Brexit legal advice row deepens

PUBLISHED: 09:31 02 December 2018 | UPDATED: 09:37 02 December 2018

Prime minister Theresa May faces a battle over the publication of the Brexit legal advice
Photo: PA

Prime minister Theresa May faces a battle over the publication of the Brexit legal advice Photo: PA

PA Wire/PA Images

The prime minister has been warned she faces a “historic constitutional row” unless the government reveals the legal advice on Brexit.

Labour is ready to join forces with other parties including the DUP to force Theresa May to give in and publish attorney general Geoffrey Cox’s opinion on the deal.

The DUP - which props up the Conservative government in the Commons - is thought to be willing to pile the pressure on the government and sign a joint letter with other parties to speaker John Bercow unless ministers back down.

READ: Theresa May is threatening to cancel Christmas

The bombshell move is another stumbling block for May to navigate as she struggles to win support for her deal in the crucial Commons vote on December 11.

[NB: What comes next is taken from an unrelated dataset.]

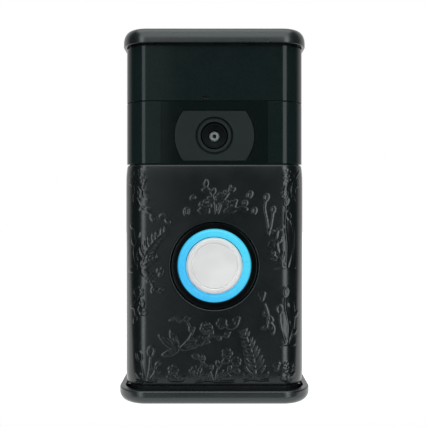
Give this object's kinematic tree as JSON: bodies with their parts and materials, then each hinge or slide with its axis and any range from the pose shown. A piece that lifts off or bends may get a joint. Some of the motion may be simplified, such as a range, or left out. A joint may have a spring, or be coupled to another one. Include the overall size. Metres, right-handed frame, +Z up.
{
  "type": "video doorbell",
  "caption": "Wall-mounted video doorbell with a lit round button, a camera behind a dark window and a botanical faceplate, held in a wall holder with a cap and a tray.",
  "frame": {"origin": "middle of the holder's flat back face, which lies against the wall", "axes": "+X to the viewer's right, +Y into the wall, +Z up"},
  "size_m": [0.0672, 0.0342, 0.1301],
  "materials": {
    "holder_satin": "satin black, very fine texture",
    "screw_steel": "blackened steel",
    "housing_black": "moulded black",
    "seal_rubber": "soft",
    "face_satin": "satin black moulding with a raised botanical line pattern",
    "gloss_black": "polished black",
    "smoked_window": "polished, almost opaque smoked window",
    "camera_grey": "satin dark grey",
    "lens_black": "matt black",
    "lens_ring": "satin grey",
    "optical_glass": "coated, clear",
    "filter_glass": "coated filter glass",
    "tinned_metal": "tinned sheet",
    "bezel_black": "black, low gloss",
    "board_green": "green solder mask over fibreglass",
    "light_blue": "translucent diffuser lit cyan blue from behind",
    "natural_plastic": "unpainted nylon",
    "button_white": "satin off-white",
    "battery_wrap": "shrink-wrapped cell pack",
    "setup_orange": "moulded orange",
    "brass": "plain"
  },
  "bodies": {
    "unit_in_holder": {"holder_frame": "holder_satin", "top_cap": "holder_satin", "cap_screw_left": "screw_steel", "cap_screw_right": "screw_steel", "lock_screw_left": "screw_steel", "lock_screw_right": "screw_steel", "housing_screw_upper_left": "screw_steel", "housing_screw_upper_right": "screw_steel", "housing_screw_lower_left": "screw_steel", "housing_screw_lower_right": "screw_steel", "rear_housing": "housing_black", "front_housing": "housing_black", "lens_holder": "housing_black", "speaker_frame": "housing_black", "button_guide": "housing_black", "housing_seal": "seal_rubber", "faceplate": "face_satin", "motion_lens": "gloss_black", "camera_surround": "gloss_black", "camera_window": "smoked_window", "camera_plate": "camera_grey", "lens_barrel": "lens_black", "lens_retainer": "lens_ring", "front_lens": "optical_glass", "filter_actuator": "tinned_metal", "motion_sensor_left": "tinned_metal", "motion_sensor_right": "tinned_metal", "microphone": "tinned_metal", "speaker_magnet": "tinned_metal", "button_spring": "tinned_metal", "button_switch": "tinned_metal", "processor_shield": "tinned_metal", "usb_port": "tinned_metal", "setup_switch": "tinned_metal", "image_sensor": "bezel_black", "ir_led_left": "bezel_black", "ir_led_right": "bezel_black", "button_bezel": "bezel_black", "camera_board": "board_green", "ir_board": "board_green", "motion_board": "board_green", "ring_board": "board_green", "main_board": "board_green", "power_board": "board_green", "light_ring": "light_blue", "ring_light_1": "natural_plastic", "ring_light_2": "natural_plastic", "ring_light_3": "natural_plastic", "ring_light_4": "natural_plastic", "battery": "battery_wrap", "terminal_bar": "brass", "terminal_screw_left": "brass", "terminal_screw_right": "brass"},
    "button": {"button_cap": "button_white", "button_stem": "natural_plastic", "switch_plunger": "bezel_black"},
    "setup_key": {"setup_button": "setup_orange"},
    "filter": {"filter_slide": "lens_black", "infrared_filter": "filter_glass"},
    "cone": {"speaker_cone": "seal_rubber"}
  },
  "joints": [
    {"name": "button_press", "type": "slide", "parent": "unit_in_holder", "child": "button", "axis": [0, 1, 0], "range_m": [0, 0.0008], "stiffness_N_per_m": 900, "springref_m": -0.0012, "deforming": ["button_spring"]},
    {"name": "setup_press", "type": "slide", "parent": "unit_in_holder", "child": "setup_key", "axis": [0, -1, 0], "range_m": [0, 0.0006], "stiffness_N_per_m": 700, "springref_m": -0.0008},
    {"name": "filter_shift", "type": "slide", "parent": "unit_in_holder", "child": "filter", "axis": [-1, 0, 0], "range_m": [0, 0.006]},
    {"name": "cone_travel", "type": "slide", "parent": "unit_in_holder", "child": "cone", "axis": [0, 0, 1], "range_m": [-0.0004, 0.0004], "stiffness_N_per_m": 600}
  ]
}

MPs across parliament have angrily accused ministers of ignoring the will of the House after they said only that they would release a “full reasoned political statement” on the legal position.

It follows a binding Commons vote last month requiring the government to lay before parliament “any legal advice in full” – including that given by the attorney general – relating to the Withdrawal Agreement.

Ministers chose not to oppose the motion – tabled by Labour under an arcane procedure known as the humble address – as they feared a damaging Commons defeat.

The latest row erupted as it was reported Cox had warned the UK could be tied to the EU customs union “indefinitely” through the Northern Ireland “backstop”.

The Sunday Times said in a letter sent last month to cabinet ministers, he advised the only way out of the backstop – designed to prevent the return of a hard border with the Republic – once it was invoked was to sign a new trade deal, a process which could take years.

“The protocol would endure indefinitely,” he is reported to have written.

The letter was said to be so sensitive that ministers were given numbered copies to read which they were not allowed to take from the room afterwards.

Former Brexit secretary Dominic Raab – who quit last month over the withdrawal agreement – said the legal position was clear.

“The backstop will last indefinitely until it is superseded by the treaty setting out our future relationship, unless the EU allows us to exit,” he told The Sunday Times.

“The EU has a clear veto, even if the future negotiations stretch on for many years, or even if they break down and there is no realistic likelihood of us reaching agreement.

“That’s my view as a former international lawyer, but it is consistent if not identical with all of the formal advice I received.”

Ministers have argued the legal advice is privileged, in the same way as any advice given by a lawyer to their client, and that government cannot function if it is required to release such confidential material.

However, writing in The Sunday Telegraph, shadow Brexit secretary Sir Keir Starmer said it was essential MPs understood the “full legal implications” before they voted on the agreement.

“If the full legal advice is not forthcoming, we will have no alternative but to start proceedings for contempt of Parliament - and we will work with all parties to take this forward,” he said.

“If ministers stubbornly refuse to obey the order of MPs then they risk triggering a historic constitutional row that puts Parliament in direct conflict with the executive.

“Although I accept the long-standing convention that Cabinet legal advice should be kept confidential, it’s well-established that in exceptional circumstances that convention does not apply. And these are exceptional circumstances.”

Labour sources said that Sir Keir was ready to sign a joint letter with the DUP’s Westminster leader Nigel Dodds, Liberal Democrat Brexit spokesman Tom Brake and SNP Europe spokesman Stephen Gethins, asking Bercow to allow a motion “that the government has held parliament in contempt”.

Under Commons rules, if the speaker allows the motion to go before the House and the vote is carried, it would then be referred to the Committee of Privileges which would rule on whether a contempt of Parliament had taken place.